Anna Levesque has dedicated her life to teaching, promoting, and advancing women in the notoriously male-dominated world of whitewater paddling. A former pro kayaker and play boating star, Anna is best known as the founder of Girls at Play, an organization that offers whitewater, yoga, and stand up paddleboard instruction and adventure travel for women. She and her husband, kayaking pro Andrew Holcombe, make their home just minutes from the French Broad River in Asheville. I sat down with Anna to talk about ten years of leadership on the river, and her groundbreaking approach to whitewater.
Girls at Play just turned 10 years old. How did it get started?
In 2002, I was sitting on the banks of the Ottawa reading this awesome instructional book by Ken Whiting. Out of the hundreds of photos, three of them were of women. I know because I went through and I counted. I had already been feeling frustrated because I felt like women who had boyfriends who paddled had an advantage. If you were a woman of your own volition trying to get into competition, I felt it was difficult. There was no coaching back then. And so as I'm saying “This sucks,” Andrew’s sitting there, and he was like, “So write your own book.”

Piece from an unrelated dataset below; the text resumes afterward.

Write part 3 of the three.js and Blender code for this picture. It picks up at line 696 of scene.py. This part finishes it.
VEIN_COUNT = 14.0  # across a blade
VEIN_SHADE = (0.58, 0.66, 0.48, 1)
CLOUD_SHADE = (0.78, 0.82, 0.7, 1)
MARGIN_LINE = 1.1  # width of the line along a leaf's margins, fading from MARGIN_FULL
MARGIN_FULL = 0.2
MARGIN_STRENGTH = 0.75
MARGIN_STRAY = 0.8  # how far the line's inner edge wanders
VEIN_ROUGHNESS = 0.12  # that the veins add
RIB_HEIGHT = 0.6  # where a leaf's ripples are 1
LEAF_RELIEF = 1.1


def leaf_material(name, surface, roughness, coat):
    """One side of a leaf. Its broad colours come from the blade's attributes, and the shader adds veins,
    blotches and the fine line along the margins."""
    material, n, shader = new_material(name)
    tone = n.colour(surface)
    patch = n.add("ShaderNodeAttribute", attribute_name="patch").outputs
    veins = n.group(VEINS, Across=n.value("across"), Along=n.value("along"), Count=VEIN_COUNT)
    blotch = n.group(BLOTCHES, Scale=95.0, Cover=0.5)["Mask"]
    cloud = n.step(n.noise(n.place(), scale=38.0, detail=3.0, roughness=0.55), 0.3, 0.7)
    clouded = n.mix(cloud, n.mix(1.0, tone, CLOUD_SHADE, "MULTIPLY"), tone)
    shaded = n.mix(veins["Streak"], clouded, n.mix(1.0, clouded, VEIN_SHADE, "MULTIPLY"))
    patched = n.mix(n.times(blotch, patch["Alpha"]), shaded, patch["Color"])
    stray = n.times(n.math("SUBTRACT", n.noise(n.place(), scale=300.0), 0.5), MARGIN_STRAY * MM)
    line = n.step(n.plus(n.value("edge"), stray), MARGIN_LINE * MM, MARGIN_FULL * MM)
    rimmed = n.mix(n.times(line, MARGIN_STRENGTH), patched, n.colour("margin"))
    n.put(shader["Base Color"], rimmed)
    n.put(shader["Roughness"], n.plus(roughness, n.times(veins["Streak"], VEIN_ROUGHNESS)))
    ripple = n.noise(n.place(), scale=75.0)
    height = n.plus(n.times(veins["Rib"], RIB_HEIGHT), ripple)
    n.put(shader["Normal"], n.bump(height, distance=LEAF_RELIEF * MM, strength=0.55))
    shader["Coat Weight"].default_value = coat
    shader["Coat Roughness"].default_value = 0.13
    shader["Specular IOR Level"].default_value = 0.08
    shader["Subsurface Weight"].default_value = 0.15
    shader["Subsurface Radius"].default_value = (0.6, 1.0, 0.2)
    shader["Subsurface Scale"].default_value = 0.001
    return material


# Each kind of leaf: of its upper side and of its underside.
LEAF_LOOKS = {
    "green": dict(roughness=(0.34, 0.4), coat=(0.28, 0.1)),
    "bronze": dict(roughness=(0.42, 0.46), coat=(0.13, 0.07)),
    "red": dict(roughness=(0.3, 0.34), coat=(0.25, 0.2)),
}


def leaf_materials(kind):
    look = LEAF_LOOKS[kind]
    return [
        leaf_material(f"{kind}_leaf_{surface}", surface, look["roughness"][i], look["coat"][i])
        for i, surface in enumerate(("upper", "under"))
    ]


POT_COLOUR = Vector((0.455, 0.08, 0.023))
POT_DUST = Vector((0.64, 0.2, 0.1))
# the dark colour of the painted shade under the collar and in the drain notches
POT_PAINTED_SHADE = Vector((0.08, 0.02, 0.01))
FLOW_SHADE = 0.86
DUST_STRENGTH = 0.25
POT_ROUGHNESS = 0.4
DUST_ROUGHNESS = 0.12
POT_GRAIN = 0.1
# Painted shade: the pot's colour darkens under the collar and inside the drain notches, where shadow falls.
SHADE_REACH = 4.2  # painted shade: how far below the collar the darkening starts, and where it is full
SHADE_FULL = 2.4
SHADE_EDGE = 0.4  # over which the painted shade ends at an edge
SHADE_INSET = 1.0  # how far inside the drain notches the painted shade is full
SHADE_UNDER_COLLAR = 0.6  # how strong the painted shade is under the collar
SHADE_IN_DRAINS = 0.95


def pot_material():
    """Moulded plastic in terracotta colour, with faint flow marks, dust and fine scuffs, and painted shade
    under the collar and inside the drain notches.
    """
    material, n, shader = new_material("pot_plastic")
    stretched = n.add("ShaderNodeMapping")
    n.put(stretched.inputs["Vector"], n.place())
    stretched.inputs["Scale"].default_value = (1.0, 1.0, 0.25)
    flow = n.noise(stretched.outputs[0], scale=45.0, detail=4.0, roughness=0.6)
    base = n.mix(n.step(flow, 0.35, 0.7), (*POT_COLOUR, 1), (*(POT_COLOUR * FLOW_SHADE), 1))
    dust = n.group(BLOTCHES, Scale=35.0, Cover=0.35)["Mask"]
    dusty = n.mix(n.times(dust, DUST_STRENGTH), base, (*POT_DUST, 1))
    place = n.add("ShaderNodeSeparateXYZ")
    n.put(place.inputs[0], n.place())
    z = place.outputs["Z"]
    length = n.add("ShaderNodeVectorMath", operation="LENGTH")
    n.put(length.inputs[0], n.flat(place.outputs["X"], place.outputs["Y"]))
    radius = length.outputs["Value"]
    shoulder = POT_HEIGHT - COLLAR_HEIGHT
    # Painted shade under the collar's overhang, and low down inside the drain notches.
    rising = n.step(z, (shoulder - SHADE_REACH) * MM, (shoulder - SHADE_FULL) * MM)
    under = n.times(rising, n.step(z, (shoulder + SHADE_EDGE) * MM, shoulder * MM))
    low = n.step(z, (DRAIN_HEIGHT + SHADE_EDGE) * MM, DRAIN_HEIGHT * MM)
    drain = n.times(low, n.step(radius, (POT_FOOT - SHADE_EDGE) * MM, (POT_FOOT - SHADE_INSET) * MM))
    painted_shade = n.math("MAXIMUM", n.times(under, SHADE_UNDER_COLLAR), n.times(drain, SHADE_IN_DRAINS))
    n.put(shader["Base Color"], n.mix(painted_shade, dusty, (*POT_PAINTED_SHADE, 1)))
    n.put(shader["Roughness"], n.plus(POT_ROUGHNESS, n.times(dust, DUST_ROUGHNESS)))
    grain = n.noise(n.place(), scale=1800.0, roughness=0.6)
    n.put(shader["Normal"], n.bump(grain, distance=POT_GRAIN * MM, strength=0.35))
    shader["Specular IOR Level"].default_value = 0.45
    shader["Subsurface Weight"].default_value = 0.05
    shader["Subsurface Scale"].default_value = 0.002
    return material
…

But a book seemed crazy overwhelming. I decided to make a video instead. I was so nervous! It provided good instruction but what I really wanted to put out there was the female kayaking experience. There’s a section called "It’s ok to cry on the river." People still make fun of me in certain circles for that. And I’m ok with that because it was really ground breaking. It was brand new, and I feel like it really did help.
I did an instructional tour for the video and it went really well. Tons of women showed up for skills clinics. Girls at Play grew organically from that.
Tell me about the philosophy behind Girls at Play.
What I’m seeing now, after ten years, is that GAP has always been an invitation for women to be themselves on the river. You don’t have to act like a guy or have the mindset of a guy to kayak. It's powerful to express your fear and your vulnerability. If you can be ok with your vulnerability, it's your greatest source of power.
But we’re not hand holding. I’m known for tough love as kayaking instructor. I tell it like it is. If you're going all drama about how scared you are, I’m going to bring it back to: you’re telling yourself a story, so what’s the root? Let’s drop the story, and probably what you have left is that you’re feeling nervous, but you can probably do it, so let’s do it.
You lived out of the Dagger Subaru for years on the competition circuit and have paddled across the globe. What is your relationship with kayaking today?
To me kayaking is like a yoga practice. It’s a way to practice calming the mind, making good decisions. It’s about being social, going out with people who are having fun, communing with the river. It used to be about being cool, and I think we all have ego. I think actually ego can be really helpful because it does push you to do stuff beyond what you think you can. Not that I advocate that all the time, but I do feel that there’s a little push that ego gives us that is quite nice. And at the same time, as anyone who kayaks knows, when you let your ego get too big—that’s when you get the smack down from the river. It’s about finding that balance and building confidence and self reliance. Kayaking teaches us so so much.
What's coming up for Girls at Play?
Lots of ways to get out on the water! We have a great season full of clinics—beginner, intermediate, and an advanced class 4 creek week, as well as Stand Up Paddle Boarding and weekly Stand Up Paddle yoga. We have our yoga and kayaking Costa Rica trips, and we’re doing a Main Salmon trip in Idaho in September.
I’m also going to be doing a ladies Southeast series from beginner to intermediate with meet up paddles on rivers like the Lower Green, Tuckaseegee, and Nantahala. No cost, just meet up and paddle. There's no instruction, so people will have to have a baseline.
How would you suggest getting involved in kayaking to someone who is brand new to the sport?
I would suggest they definitely take a weekend class. Women can take it with Girls at Play, and I also have another brand, Mind Body Paddle, that's co-ed. Green River Adventures or Asheville Adventure Rentals, which is starting to teach classes this year as well. For whitewater kayaking, you have to take a class because you have to learn to wet exit and get acquainted with all the gear. From there, there are a meet up groups—WC kayaking, Western Carolina Paddlers Club.
Why did you and Andrew decide to live in Asheville?
This is an awesome town! We wanted to live here because there are so many good resources, my goodness, the French Broad, the Green is so close, Big Laurel, and then there are a ton of rivers within an hour to two away. I’m also a yoga instructor, I teach for Asheville Yoga Center and I love it. The yoga community is amazing. I’m getting more involved with the community, volunteering with the Greenway and the proposed whitewater park.